J. A. Gonçalves Guimarães

Presenças da Confraria

A direção da associação Amigos do Solar Condes de Resende - Confraria Queirosiana, através dos seus dirigentes, delegados ou associados e confrades, esteve presente, pelo menos, nos seguintes eventos durante os meses de maio e junho:

Ainda a 15 de maio J. A. Gonçalves Guimarães participou no programa «Conversas com História» de Joel Cleto no Porto Canal gravando informações históricas sobre a Casa dos Condes das Devesas em Vila Nova de Gaia.

No dia 1 de junho o mesmo historiador esteve na Casa da Cultura de Avintes a falar no programa «O Livro da Minha Vida» sobre a Peregrinação de Fernão Mendes Pinto, numa organização dos Amigos da Biblioteca Publica de Avintes.

Dia 4 de junho no Palácio do Freixo, no Porto, no Dia Nacional de Itália, por convite do Cônsul Honorário da República Italiana no Porto, Paolo Pozzan, e com a colaboração da Associazione Socio-Culturale Italiana del Portogallo Dante Alighieri, a ASCR-CQ esteve representada por José Manuel Tedim; Gonçalves Guimarães; Manuel Moreira e António Pinto Bernardo da direção, Cristiana Borges Ferreira, do Gabinete de Historia, Arqueologia e Património, Paula Carvalhal, vereadora da Câmara de Gaia; Manuel de Novais Cabral, diretor do Museu Nacional Ferroviário;  Salvato Trigo, reitor da Universidade Fernando Pessoa, além de outros, alguns dos quais em representação de diversas entidades. Como habitualmente, alguns dos elementos presentes foram rever o “Relicário D, João I”, peça monumental em prata da autoria do ourives Filipe José Bandeira que em 1934 a Câmara de Gaia ofereceu a Salazar e que este, por sua vez, o re-ofereceu à Câmara do Porto, ali em exposição (ver artigo de J. A. Gonçalves Guimarães na Revista de Portugal, n.º 14 de 2017).

João Nicolau de Almeida

Dia 10, na cidade do Peso da Régua, nas Comemorações do Dia de Portugal, de Camões e das Comunidades Portuguesas, por convite do Presidente da República, fez o habitual discurso alusivo à data e à região o Eng.º e Enólogo João Nicolau de Almeida, conhecido criador de vinhos do Douro.

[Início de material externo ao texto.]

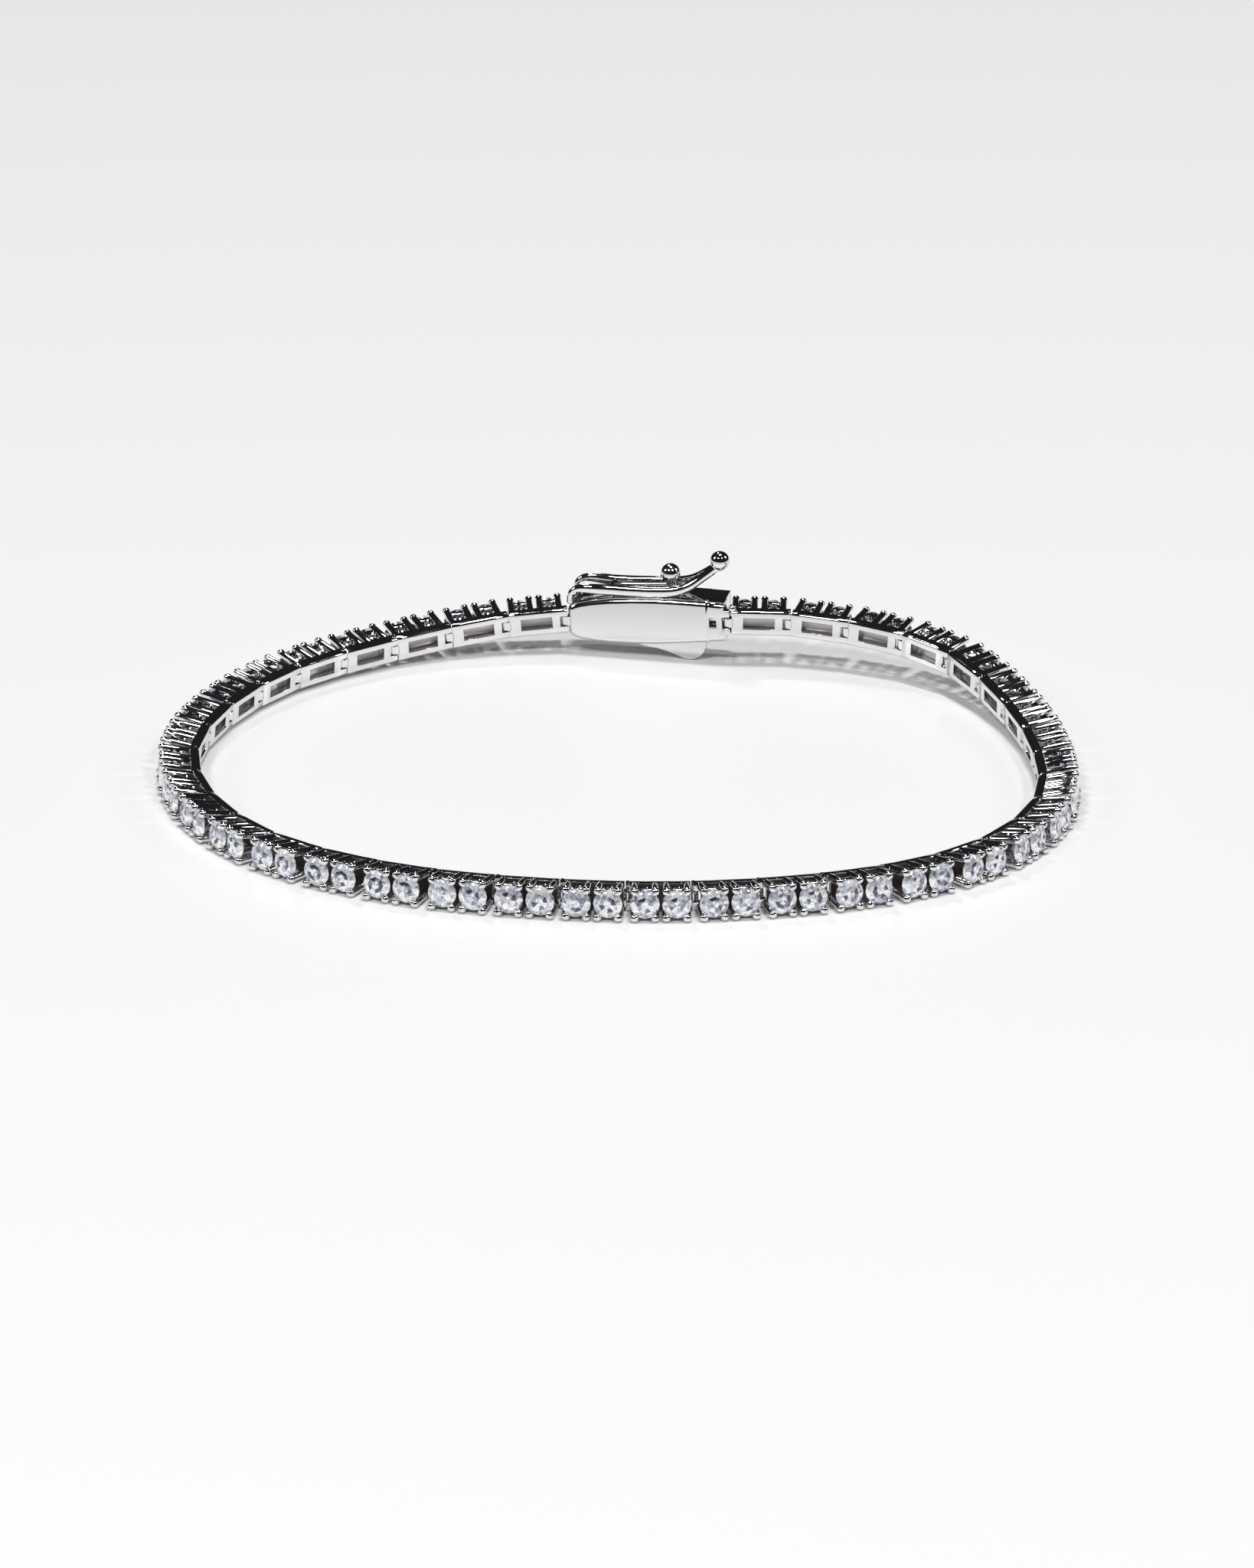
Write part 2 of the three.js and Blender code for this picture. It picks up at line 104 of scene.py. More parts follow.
@dataclass(frozen=True)
class MetalFinish:
    """Polished white plating, with the faint waviness of a hand-held buff; the sheets behind the
    link's window use it with colours of painted shade.

    The waviness is a bump of two noise sizes on object coordinates, in metres.
    """

    name: str
    colour: tuple[float, float, float]
    gloss: float
    haze: float
    wave_scale: float
    wave_depth: float

    def material(self) -> bpy.types.Material:
        """Builds the node material.

        Returns:
            The finished material.
        """
        made = bpy.data.materials.new(self.name)
        made.use_nodes = True
        nodes, links = made.node_tree.nodes, made.node_tree.links
        shader = nodes["Principled BSDF"]
        shader.inputs["Base Color"].default_value = (*self.colour, 1.0)
        shader.inputs["Metallic"].default_value = 1.0
        where = nodes.new("ShaderNodeTexCoord")
        wave = nodes.new("ShaderNodeTexNoise")
        wave.inputs["Scale"].default_value = self.wave_scale
        wave.inputs["Detail"].default_value = 2.0
        links.new(where.outputs["Object"], wave.inputs["Vector"])
        gloss = nodes.new("ShaderNodeMapRange")
        gloss.inputs["From Min"].default_value = NOISE_LOW
        gloss.inputs["From Max"].default_value = NOISE_HIGH
        gloss.inputs["To Min"].default_value = self.gloss
        gloss.inputs["To Max"].default_value = self.haze
        links.new(wave.outputs["Fac"], gloss.inputs["Value"])
        links.new(gloss.outputs["Result"], shader.inputs["Roughness"])
        bump = nodes.new("ShaderNodeBump")
        bump.inputs["Strength"].default_value = 1.0
        bump.inputs["Distance"].default_value = self.wave_depth
        links.new(wave.outputs["Fac"], bump.inputs["Height"])
        links.new(bump.outputs["Normal"], shader.inputs["Normal"])
        return made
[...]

Por especial deferência do autor será o mesmo publicado na Revista de Portugal de novembro próximo.

Neste mesmo dia a União das Freguesias de Mafamude e Vilar do Paraíso, Vila Nova de Gaia, galardoou com a medalha de mérito o canteiro-ornatista António Pinto.

No dia 13, Nuno Resende, professor na Faculdade de Letras da Universidade do Porto, guiou uma visita comentada ao Roteiro de Santo António de Vila Nova de Foz Côa, organizada pela autarquia com a colaboração do Museu da Casa Grande de Freixo de Numão.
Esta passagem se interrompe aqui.